#### WRITTEN TASK:
Return each line containing "JSON".

#### PROVIDED ENTRIES:
----

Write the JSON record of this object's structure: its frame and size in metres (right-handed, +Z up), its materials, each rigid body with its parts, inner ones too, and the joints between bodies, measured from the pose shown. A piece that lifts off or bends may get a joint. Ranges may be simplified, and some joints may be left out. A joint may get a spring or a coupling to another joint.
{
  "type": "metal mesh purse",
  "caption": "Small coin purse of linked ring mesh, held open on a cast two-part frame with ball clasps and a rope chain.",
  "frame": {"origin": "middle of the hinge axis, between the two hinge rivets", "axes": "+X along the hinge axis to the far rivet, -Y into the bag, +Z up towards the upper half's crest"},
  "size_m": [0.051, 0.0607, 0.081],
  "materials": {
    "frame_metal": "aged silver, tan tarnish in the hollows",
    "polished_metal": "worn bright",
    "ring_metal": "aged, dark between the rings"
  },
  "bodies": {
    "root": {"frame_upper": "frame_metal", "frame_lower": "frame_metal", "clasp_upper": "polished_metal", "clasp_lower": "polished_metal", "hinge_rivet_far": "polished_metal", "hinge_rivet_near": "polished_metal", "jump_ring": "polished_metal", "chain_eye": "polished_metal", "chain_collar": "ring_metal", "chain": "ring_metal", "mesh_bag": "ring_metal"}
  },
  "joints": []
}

----

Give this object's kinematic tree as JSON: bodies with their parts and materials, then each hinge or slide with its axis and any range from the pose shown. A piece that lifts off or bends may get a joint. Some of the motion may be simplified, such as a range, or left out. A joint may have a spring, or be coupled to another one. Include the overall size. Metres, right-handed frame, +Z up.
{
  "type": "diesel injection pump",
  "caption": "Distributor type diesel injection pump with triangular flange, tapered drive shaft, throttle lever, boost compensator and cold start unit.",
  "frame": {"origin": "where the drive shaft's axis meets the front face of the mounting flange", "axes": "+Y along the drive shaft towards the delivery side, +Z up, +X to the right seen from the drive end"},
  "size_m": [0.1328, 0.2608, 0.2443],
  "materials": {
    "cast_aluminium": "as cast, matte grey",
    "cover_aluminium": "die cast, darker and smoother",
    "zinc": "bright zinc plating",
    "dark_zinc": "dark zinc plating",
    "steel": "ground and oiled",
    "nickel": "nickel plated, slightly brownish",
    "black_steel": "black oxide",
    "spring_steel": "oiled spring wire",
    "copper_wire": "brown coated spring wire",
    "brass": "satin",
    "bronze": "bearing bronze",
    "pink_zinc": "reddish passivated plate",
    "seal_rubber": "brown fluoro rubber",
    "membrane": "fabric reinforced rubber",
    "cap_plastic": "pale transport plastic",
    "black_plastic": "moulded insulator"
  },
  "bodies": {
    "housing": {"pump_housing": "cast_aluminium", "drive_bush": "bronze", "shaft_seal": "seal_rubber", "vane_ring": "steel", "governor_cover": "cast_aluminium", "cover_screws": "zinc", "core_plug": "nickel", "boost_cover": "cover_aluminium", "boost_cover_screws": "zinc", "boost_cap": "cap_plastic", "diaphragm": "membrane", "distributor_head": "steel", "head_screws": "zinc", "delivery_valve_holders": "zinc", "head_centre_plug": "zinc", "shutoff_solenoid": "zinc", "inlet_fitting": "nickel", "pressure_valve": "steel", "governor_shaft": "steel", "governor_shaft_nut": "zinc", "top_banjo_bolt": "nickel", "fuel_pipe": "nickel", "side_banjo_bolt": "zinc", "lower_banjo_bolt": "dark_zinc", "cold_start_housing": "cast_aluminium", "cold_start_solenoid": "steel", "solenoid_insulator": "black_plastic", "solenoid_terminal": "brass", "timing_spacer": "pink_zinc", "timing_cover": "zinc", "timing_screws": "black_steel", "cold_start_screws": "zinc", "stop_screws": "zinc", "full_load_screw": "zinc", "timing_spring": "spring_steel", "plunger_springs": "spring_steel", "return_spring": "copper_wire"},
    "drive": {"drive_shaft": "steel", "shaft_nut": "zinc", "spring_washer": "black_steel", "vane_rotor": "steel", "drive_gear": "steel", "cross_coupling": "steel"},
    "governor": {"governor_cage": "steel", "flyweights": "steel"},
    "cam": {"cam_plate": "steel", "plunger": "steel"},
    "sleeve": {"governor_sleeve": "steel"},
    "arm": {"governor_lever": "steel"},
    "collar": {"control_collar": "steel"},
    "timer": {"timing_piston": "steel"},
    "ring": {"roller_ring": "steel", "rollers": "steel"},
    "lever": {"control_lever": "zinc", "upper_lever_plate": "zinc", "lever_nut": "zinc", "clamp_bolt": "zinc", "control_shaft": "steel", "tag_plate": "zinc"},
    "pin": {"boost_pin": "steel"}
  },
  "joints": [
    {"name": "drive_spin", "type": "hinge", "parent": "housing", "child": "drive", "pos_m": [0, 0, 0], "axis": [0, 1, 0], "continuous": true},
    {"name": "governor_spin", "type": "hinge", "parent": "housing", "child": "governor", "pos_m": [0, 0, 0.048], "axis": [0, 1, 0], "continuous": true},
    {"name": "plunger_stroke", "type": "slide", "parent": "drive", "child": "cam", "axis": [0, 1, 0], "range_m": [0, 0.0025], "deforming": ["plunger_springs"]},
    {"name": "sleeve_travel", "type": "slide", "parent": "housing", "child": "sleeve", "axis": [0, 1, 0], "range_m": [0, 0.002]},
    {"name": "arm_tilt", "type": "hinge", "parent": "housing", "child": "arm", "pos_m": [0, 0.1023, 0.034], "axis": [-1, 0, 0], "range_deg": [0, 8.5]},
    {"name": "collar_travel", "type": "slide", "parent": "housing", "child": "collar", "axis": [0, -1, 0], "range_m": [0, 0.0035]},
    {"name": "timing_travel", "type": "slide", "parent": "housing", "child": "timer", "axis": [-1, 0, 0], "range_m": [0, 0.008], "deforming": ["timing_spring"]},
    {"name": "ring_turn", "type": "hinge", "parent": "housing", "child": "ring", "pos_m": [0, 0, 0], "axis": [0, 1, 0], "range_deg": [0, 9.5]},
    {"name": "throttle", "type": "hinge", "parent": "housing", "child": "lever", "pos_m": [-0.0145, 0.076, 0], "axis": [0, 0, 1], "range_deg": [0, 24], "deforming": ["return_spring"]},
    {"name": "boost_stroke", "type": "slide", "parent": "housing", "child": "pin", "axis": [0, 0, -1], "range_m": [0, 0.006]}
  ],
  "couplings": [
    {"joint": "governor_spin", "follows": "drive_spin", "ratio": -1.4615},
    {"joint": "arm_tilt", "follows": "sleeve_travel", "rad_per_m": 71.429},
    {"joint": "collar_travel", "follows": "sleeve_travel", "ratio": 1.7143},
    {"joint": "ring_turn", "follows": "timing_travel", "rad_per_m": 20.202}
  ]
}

----

#### WORKED SOLUTION:
Write the JSON record of this object's structure: its frame and size in metres (right-handed, +Z up), its materials, each rigid body with its parts, inner ones too, and the joints between bodies, measured from the pose shown. A piece that lifts off or bends may get a joint. Ranges may be simplified, and some joints may be left out. A joint may get a spring or a coupling to another joint.
Give this object's kinematic tree as JSON: bodies with their parts and materials, then each hinge or slide with its axis and any range from the pose shown. A piece that lifts off or bends may get a joint. Some of the motion may be simplified, such as a range, or left out. A joint may have a spring, or be coupled to another one. Include the overall size. Metres, right-handed frame, +Z up.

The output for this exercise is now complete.